Aquí termina la épica y empieza el negocio y quien sabe si el final del amateurismo. Paradójicamente, el hombre que para Doyle y muchos otros encarnó el más claro ejemplo del espíritu olímpico, “lo importante es participar”, más verdad en su caso que en ninguno, fue uno de los primeros atletas que literalmente se forraron gracias al deporte.
Pietri, del que se decía que su afición empezó un día en que, viendo una carrera que pasaba por delante del taller de confección donde trabajaba, decidió salir corriendo detrás sin siquiera quitarse el uniforme, se hizo famoso y hasta Berlin le dedicó una canción. No había televisión, pero había prensa. El artículo del Daily Mail trascendió y se inició, particularmente en América, una gran admiración por las carreras a calle abierta.
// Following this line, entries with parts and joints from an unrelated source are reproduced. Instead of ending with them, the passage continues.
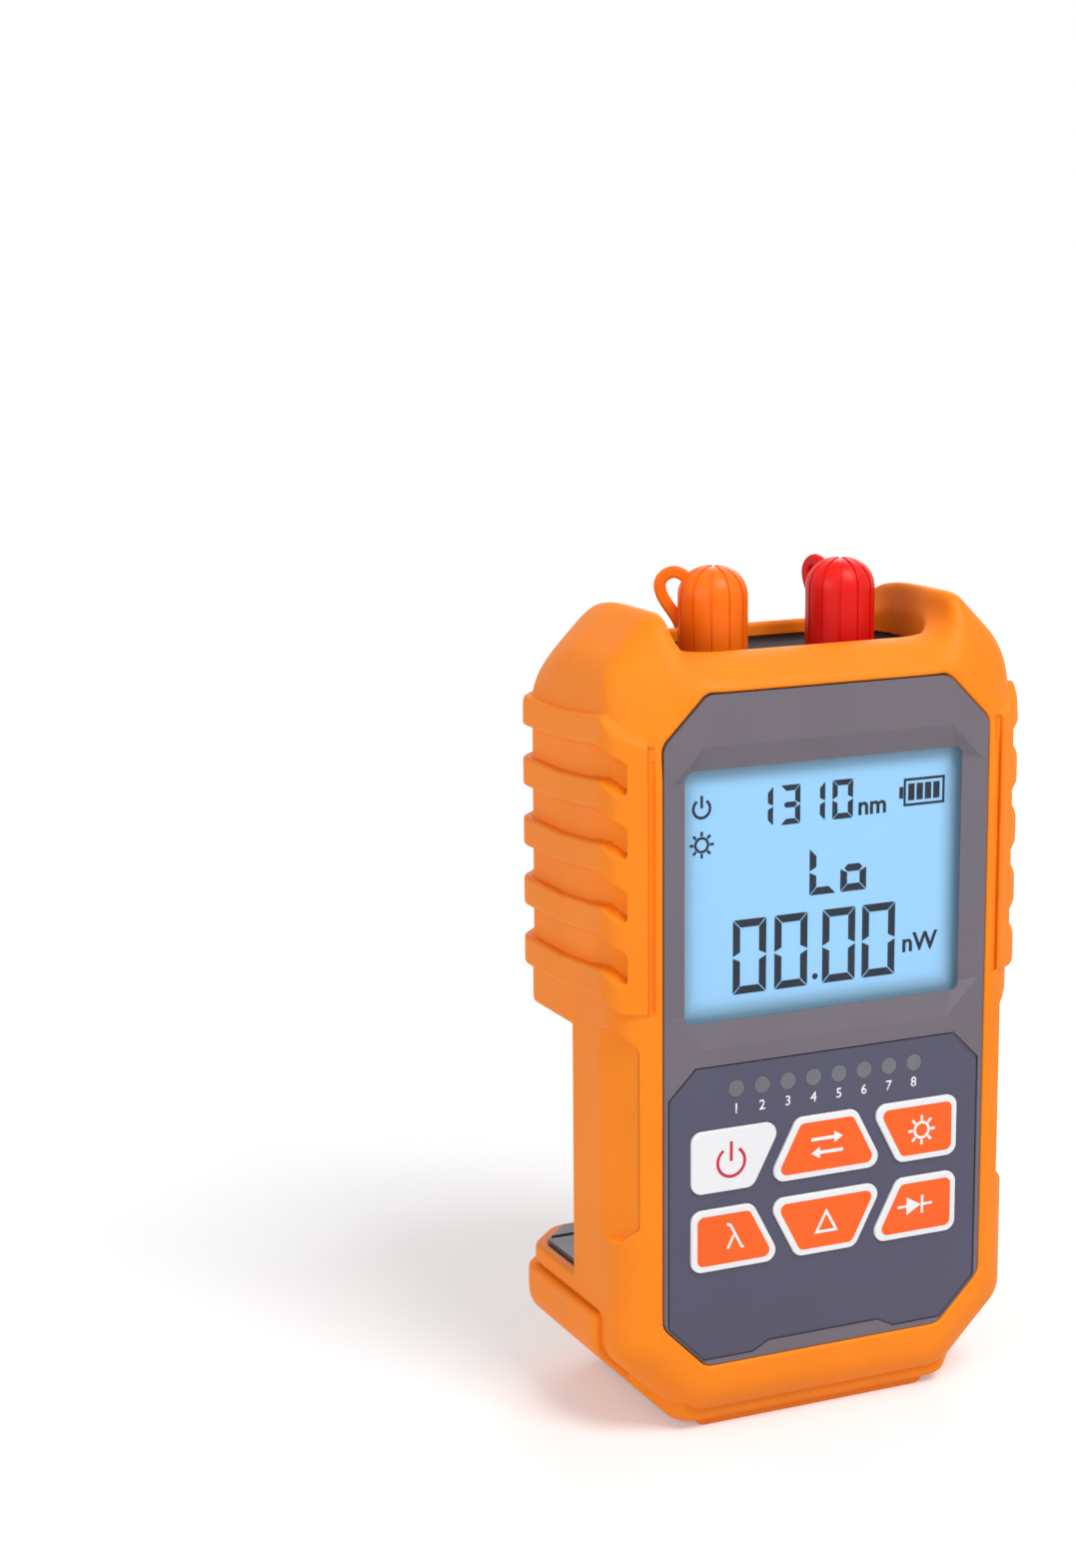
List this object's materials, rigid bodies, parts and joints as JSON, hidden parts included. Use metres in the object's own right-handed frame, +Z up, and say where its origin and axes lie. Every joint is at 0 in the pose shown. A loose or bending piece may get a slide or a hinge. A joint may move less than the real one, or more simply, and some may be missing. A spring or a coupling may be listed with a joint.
{
  "type": "optical power meter",
  "caption": "Handheld optical power meter in an orange rubber boot, with a backlit display, six keys, eight cable-test lamps, two capped fibre ports and a dock in its side.",
  "frame": {"origin": "middle of the housing's footprint, on the plane it stands on", "axes": "+Z up the instrument, from its foot to its fibre ports; -Y out of its face; +X to the right as a person faces it"},
  "size_m": [0.0744, 0.0432, 0.1377],
  "materials": {
    "rubber_orange": "matt soft rubber overmould",
    "plastic_grey": "fine-textured moulded plastic",
    "plastic_grey_rear": "fine-textured moulded plastic",
    "plastic_black": "dark moulded plastic",
    "lens_clear": "clear hard window",
    "lcd_glass": "backlit blue liquid-crystal panel",
    "backlight_white": "white diffuser",
    "frame_white": "moulded white frame",
    "label_film": "printed satin film",
    "lamp_clear": "smoked clear plastic",
    "silicone_grey": "soft silicone",
    "dome_steel": "sprung steel",
    "board_green": "solder-masked laminate",
    "chip_black": "moulded package",
    "lamp_body": "small lamp package",
    "port_metal": "nickel-plated barrel",
    "detector_metal": "gold-plated can",
    "laser_brass": "turned brass",
    "torch_clear": "clear lamp lens",
    "cap_orange": "soft moulded rubber",
    "cap_red": "soft moulded rubber",
    "jack_black": "moulded jack housing",
    "contact_gold": "gold-plated wire",
    "header_black": "pin header",
    "cover_grey": "fine-textured moulded plastic",
    "screw_steel": "zinc-plated steel",
    "contact_nickel": "nickel-plated strip",
    "spring_steel": "nickel-plated spring wire",
    "key_white": "printed satin key cap",
    "key_orange": "printed satin key cap",
    "cell_jacket": "plain cell sleeve"
  },
  "bodies": {
    "housing": {"boot": "rubber_orange", "front_shell": "plastic_grey", "rear_shell": "plastic_grey_rear", "port_plate": "plastic_black", "display_lens": "lens_clear", "display_glass": "lcd_glass", "display_backlight": "backlight_white", "display_frame": "frame_white", "keypad_label": "label_film", "lamp_guide": "lamp_clear", "key_mat": "silicone_grey", "dome_switches": "dome_steel", "main_board": "board_green", "board_chips": "chip_black", "test_lamps": "lamp_body", "power_port": "port_metal", "laser_port": "port_metal", "detector": "detector_metal", "laser_module": "laser_brass", "torch_lamp": "torch_clear", "network_jack": "jack_black", "jack_contacts": "contact_gold", "jack_board": "board_green", "board_header": "header_black", "battery_cover": "cover_grey", "cover_screw": "screw_steel", "housing_screws": "screw_steel", "battery_contacts": "contact_nickel", "battery_springs": "spring_steel", "battery_cell_1": "cell_jacket", "battery_cell_2": "cell_jacket", "battery_cell_3": "cell_jacket"},
    "power_key_body": {"power_key": "key_white"},
    "unit_key_body": {"unit_key": "key_orange"},
    "light_key_body": {"light_key": "key_orange"},
    "wavelength_key_body": {"wavelength_key": "key_orange"},
    "reference_key_body": {"reference_key": "key_orange"},
    "led_key_body": {"led_key": "key_orange"},
    "power_port_cap_body": {"power_port_cap": "cap_orange"},
    "laser_port_cap_body": {"laser_port_cap": "cap_red"}
  },
  "joints": [
    {"name": "power_key_press", "type": "slide", "parent": "housing", "child": "power_key_body", "axis": [0, 1, 0], "range_m": [0, 0.0005], "stiffness_N_per_m": 400},
    {"name": "unit_key_press", "type": "slide", "parent": "housing", "child": "unit_key_body", "axis": [0, 1, 0], "range_m": [0, 0.0005], "stiffness_N_per_m": 400},
    {"name": "light_key_press", "type": "slide", "parent": "housing", "child": "light_key_body", "axis": [0, 1, 0], "range_m": [0, 0.0005], "stiffness_N_per_m": 400},
    {"name": "wavelength_key_press", "type": "slide", "parent": "housing", "child": "wavelength_key_body", "axis": [0, 1, 0], "range_m": [0, 0.0005], "stiffness_N_per_m": 400},
    {"name": "reference_key_press", "type": "slide", "parent": "housing", "child": "reference_key_body", "axis": [0, 1, 0], "range_m": [0, 0.0005], "stiffness_N_per_m": 400},
    {"name": "led_key_press", "type": "slide", "parent": "housing", "child": "led_key_body", "axis": [0, 1, 0], "range_m": [0, 0.0005], "stiffness_N_per_m": 400},
    {"name": "power_port_cap_lift", "type": "slide", "parent": "housing", "child": "power_port_cap_body", "axis": [0, 0, 1], "range_m": [0, 0.015]},
    {"name": "laser_port_cap_lift", "type": "slide", "parent": "housing", "child": "laser_port_cap_body", "axis": [0, 0, 1], "range_m": [0, 0.015]}
  ]
}
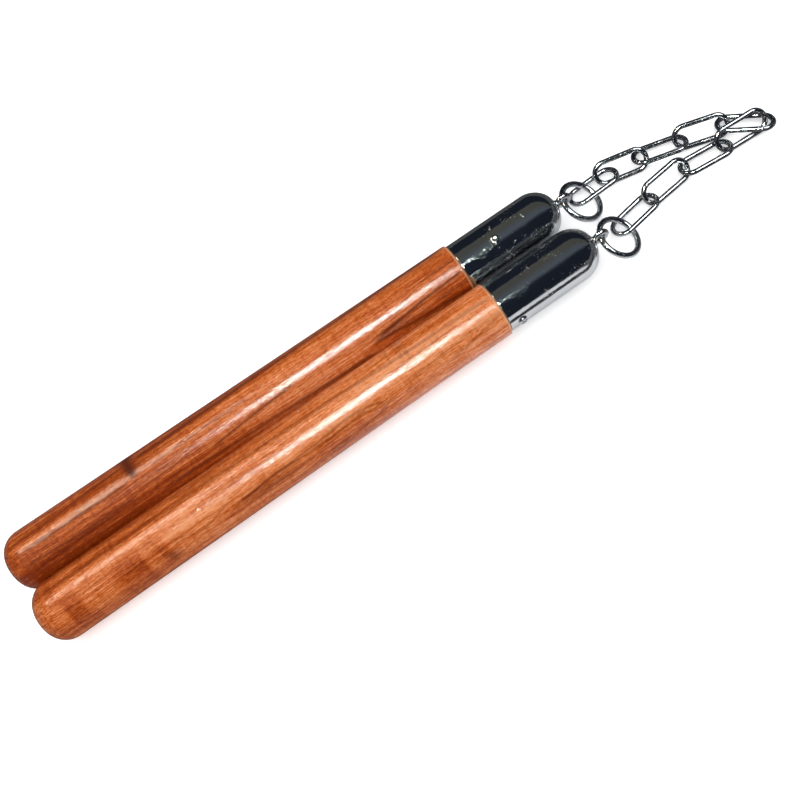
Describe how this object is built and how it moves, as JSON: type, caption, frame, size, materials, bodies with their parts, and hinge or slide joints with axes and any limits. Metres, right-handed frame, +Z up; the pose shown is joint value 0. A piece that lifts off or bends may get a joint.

Hombres de negocios comprendieron enseguida que allí había futuro e invitaron a Pietri y Hayes a una revancha, celebrada en el Madison Square Garden y ganada por Pietri unos meses después. A esa carrera le siguieron otras veintiuna, de las que el italiano ganó diecisiete. Se calcula que en los años siguientes el tipo participó en más de cien carreras, obteniendo unos benéficos de nada más y nada menos que 200.000 liras en apenas tres años. Hayes también se hizo rico, abandonando su puesto administrativo en los almacenes Bloomingdale`s.
No se sabe si Pietri devolvió las 300 libras. Quizás le hicieron falta. Ya retirado, montó un negocio hotelero con su hermano, hombre por lo visto poco cuidadoso con los dineros, que lo arruinó por completo. Un infarto acabó tempranamente con su vida. Su última ocupación, quizás harto de correr, fue la de taxista.